The phrase “the war for talent” is less often heard this year, perhaps understandably (and rightly) given there is a real war going on in Europe. Nonetheless, the use of such metaphors to describe recurring business issues is unlikely to stop any day soon and there is no doubt that in the world of recruitment there are daily battles to be won. The skills shortage that afflicts IT and other industries is real and unrelenting. And given the dire economic outlook, any sensible idea that helps address this is therefore a good thing…
Government is invariably on the receiving end of endless, often deserved, criticism. Yet in this instance, we should applaud a fresh initiative that might help address some of the problems that rapidly expanding companies have in sourcing and employing new talent. The announcement earlier this week from the Home Office that “UK businesses experiencing impressive success will be eligible to sponsor talented individuals, from scientists and engineers to architects and programmers, to support their growth and contribute to boosting the UK’s economy” is very welcome and at Be-IT we wholeheartedly support this endeavour.

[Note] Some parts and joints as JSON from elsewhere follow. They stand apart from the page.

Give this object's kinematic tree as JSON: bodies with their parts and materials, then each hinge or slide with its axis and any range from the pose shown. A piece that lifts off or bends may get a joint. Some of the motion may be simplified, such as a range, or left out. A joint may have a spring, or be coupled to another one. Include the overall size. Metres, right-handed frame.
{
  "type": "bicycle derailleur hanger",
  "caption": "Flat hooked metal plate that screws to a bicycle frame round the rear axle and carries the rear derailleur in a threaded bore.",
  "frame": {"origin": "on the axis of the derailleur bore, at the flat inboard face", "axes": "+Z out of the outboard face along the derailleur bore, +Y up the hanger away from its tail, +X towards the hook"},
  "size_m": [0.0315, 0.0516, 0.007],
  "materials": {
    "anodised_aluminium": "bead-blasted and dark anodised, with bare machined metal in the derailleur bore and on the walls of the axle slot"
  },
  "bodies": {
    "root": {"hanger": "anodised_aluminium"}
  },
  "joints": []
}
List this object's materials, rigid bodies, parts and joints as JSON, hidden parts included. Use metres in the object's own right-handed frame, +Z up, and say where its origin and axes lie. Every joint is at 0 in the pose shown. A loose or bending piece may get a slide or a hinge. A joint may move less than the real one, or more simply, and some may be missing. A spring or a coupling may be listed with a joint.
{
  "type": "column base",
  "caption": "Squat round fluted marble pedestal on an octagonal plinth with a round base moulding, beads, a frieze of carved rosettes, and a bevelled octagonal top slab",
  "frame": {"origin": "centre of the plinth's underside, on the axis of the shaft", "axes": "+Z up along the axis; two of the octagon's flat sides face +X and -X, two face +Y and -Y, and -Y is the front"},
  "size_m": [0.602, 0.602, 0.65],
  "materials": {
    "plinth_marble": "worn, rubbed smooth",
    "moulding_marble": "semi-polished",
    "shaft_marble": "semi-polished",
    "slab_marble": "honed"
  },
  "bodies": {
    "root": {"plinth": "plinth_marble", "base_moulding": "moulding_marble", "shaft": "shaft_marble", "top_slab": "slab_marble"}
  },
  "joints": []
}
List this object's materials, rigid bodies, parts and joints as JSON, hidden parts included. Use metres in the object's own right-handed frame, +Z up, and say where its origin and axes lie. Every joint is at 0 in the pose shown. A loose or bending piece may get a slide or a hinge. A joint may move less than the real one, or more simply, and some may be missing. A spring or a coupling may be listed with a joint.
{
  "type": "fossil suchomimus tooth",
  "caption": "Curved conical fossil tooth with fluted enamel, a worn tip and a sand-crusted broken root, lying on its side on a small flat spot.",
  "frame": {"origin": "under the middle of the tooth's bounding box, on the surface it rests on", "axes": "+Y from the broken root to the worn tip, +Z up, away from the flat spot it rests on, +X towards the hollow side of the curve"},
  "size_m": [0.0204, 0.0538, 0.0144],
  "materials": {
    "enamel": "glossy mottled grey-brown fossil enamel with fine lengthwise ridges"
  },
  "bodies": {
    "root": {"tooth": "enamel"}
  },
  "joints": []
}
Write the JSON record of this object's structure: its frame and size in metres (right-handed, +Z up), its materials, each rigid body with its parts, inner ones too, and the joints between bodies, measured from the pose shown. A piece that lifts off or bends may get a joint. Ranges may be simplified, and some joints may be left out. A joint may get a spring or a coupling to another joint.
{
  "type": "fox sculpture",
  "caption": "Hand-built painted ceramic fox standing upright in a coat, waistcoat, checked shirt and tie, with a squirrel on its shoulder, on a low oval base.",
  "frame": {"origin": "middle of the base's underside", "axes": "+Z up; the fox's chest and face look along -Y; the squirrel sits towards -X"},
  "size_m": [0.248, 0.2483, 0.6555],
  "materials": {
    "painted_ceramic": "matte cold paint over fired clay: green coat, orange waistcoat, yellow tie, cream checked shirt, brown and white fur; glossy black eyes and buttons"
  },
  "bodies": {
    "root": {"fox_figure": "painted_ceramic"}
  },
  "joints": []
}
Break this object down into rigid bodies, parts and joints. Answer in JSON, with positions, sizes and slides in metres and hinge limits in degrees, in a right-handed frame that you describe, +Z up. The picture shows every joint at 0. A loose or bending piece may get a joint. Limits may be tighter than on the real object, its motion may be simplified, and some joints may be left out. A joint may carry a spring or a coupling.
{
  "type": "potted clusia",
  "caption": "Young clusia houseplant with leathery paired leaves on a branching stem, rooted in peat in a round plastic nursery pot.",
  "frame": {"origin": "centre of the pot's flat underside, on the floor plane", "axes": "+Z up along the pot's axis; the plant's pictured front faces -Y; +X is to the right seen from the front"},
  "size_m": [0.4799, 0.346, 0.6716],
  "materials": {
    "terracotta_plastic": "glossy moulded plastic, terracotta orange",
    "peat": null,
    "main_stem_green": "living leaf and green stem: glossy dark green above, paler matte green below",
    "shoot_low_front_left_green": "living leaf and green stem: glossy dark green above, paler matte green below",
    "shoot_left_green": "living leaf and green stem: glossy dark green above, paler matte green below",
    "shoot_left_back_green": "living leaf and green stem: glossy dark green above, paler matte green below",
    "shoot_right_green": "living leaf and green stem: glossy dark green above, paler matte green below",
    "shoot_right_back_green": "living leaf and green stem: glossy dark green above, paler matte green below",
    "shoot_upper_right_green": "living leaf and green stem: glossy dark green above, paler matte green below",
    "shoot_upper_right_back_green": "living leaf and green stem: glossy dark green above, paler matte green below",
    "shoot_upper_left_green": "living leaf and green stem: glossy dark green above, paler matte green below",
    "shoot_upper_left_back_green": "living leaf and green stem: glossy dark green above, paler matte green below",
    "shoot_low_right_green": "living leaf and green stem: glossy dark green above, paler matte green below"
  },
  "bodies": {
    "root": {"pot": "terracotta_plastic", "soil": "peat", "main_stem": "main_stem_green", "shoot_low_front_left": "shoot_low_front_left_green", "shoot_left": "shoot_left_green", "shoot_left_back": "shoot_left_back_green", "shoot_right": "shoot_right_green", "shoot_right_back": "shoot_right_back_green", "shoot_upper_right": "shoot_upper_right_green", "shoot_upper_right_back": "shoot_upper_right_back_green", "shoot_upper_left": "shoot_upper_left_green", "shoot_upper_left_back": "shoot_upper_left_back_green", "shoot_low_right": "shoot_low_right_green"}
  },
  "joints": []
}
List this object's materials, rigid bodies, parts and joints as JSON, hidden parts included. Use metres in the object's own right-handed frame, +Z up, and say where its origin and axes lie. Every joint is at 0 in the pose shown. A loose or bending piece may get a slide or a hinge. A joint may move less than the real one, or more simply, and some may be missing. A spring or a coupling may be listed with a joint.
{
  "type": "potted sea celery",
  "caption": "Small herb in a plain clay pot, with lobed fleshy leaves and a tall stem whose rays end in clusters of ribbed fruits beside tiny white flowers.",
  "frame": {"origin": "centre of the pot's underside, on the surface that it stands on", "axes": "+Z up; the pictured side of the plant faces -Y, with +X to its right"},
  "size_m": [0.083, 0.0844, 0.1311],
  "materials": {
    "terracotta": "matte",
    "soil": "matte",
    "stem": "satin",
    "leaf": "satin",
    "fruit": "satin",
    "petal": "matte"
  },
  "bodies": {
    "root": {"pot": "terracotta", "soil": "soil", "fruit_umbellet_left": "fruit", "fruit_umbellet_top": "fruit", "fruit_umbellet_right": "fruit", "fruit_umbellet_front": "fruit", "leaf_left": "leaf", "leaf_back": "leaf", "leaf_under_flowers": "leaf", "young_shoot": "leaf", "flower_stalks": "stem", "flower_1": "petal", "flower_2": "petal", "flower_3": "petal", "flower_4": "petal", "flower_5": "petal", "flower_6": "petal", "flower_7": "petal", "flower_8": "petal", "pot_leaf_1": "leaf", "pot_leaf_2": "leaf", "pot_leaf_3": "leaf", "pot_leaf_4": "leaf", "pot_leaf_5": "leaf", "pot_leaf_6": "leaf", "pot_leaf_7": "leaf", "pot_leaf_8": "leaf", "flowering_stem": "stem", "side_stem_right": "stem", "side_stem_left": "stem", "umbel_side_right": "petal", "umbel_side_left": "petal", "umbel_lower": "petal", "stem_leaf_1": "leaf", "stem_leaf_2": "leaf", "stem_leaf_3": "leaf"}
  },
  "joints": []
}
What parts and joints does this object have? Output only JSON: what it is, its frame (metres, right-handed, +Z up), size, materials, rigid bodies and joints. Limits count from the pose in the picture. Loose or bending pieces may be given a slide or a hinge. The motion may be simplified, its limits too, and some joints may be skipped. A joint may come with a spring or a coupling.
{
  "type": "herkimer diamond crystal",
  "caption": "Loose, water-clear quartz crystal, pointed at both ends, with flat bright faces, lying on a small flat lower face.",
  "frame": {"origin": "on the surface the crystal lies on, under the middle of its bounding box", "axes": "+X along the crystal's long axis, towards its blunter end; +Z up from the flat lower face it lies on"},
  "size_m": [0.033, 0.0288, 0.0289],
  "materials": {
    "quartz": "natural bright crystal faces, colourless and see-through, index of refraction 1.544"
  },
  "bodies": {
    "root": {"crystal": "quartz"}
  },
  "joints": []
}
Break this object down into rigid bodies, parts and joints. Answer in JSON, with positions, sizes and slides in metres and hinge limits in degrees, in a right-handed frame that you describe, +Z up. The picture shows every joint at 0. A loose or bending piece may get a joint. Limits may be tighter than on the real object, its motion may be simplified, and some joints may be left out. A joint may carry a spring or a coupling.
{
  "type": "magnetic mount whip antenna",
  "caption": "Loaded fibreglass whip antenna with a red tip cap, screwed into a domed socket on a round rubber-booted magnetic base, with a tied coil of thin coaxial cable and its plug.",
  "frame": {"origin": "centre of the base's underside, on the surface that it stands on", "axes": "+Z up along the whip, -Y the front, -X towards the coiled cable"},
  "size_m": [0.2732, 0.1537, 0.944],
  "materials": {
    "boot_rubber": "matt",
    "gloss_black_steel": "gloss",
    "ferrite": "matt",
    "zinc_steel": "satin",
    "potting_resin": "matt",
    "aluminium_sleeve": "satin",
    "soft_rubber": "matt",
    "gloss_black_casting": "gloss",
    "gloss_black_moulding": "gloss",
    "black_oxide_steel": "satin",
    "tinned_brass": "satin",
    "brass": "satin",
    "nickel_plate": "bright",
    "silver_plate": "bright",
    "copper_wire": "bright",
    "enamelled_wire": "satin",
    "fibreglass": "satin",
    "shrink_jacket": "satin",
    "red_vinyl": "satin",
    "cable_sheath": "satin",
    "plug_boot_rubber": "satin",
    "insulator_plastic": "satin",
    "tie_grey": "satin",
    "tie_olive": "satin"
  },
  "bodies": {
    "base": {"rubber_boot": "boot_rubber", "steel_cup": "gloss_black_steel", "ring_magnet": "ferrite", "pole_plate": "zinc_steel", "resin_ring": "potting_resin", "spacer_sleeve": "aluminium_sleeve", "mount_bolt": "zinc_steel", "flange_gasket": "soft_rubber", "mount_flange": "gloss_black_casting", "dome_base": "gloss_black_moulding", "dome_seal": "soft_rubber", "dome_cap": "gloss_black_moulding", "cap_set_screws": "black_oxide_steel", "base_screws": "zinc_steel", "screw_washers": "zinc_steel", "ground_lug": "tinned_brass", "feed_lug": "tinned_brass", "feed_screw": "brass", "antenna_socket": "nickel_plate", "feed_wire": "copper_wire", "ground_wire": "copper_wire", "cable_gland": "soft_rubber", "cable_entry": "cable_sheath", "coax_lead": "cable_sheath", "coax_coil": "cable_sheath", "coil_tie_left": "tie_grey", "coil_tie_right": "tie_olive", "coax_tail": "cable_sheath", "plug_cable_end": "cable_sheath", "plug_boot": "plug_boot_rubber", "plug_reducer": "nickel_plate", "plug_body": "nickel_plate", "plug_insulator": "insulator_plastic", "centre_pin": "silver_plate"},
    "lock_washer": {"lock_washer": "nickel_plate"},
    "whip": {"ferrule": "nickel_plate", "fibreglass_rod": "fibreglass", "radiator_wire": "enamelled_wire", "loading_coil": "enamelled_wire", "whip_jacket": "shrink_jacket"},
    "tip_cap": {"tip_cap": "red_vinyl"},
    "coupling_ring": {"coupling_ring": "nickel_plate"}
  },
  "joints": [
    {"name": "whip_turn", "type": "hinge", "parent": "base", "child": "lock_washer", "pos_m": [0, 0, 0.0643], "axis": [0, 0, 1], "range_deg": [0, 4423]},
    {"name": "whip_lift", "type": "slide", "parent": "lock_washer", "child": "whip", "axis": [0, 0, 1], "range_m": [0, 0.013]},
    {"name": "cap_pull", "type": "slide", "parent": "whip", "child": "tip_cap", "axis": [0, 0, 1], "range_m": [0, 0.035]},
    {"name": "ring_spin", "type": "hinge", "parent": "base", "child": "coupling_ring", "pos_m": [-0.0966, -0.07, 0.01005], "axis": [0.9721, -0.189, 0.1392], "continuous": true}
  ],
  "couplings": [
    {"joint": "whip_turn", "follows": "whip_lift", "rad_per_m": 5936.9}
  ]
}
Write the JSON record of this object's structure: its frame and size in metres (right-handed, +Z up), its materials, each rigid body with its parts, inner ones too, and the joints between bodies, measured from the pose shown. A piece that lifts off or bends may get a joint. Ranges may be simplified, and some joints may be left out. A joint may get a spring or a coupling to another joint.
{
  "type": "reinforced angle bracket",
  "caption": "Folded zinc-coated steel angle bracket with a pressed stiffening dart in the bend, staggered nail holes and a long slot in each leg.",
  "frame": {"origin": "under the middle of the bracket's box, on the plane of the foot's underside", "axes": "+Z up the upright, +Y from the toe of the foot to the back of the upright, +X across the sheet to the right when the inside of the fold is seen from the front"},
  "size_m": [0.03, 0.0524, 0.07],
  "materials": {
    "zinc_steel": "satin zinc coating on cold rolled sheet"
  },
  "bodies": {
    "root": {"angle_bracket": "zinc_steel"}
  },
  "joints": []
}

Essentially, companies (including small businesses and those in the tech and financial services sectors) that have achieved growth of 20% or more in either employment or turnover year-on-year for at least three years and employed a minimum of 10 people at the start of the three years will now be eligible to sponsor talented individuals through what is being called the Scale-up visa.
Unlike other sponsored visas, the Scale-up visa will allow businesses to employ highly skilled individuals who will then receive two years’ leave to remain in the country without requiring further sponsorship or permission beyond the first six months. Eligible firms will be able to attract highly skilled talent, including, amongst others: scientists; engineers; programmers; software developers; and R&D professionals.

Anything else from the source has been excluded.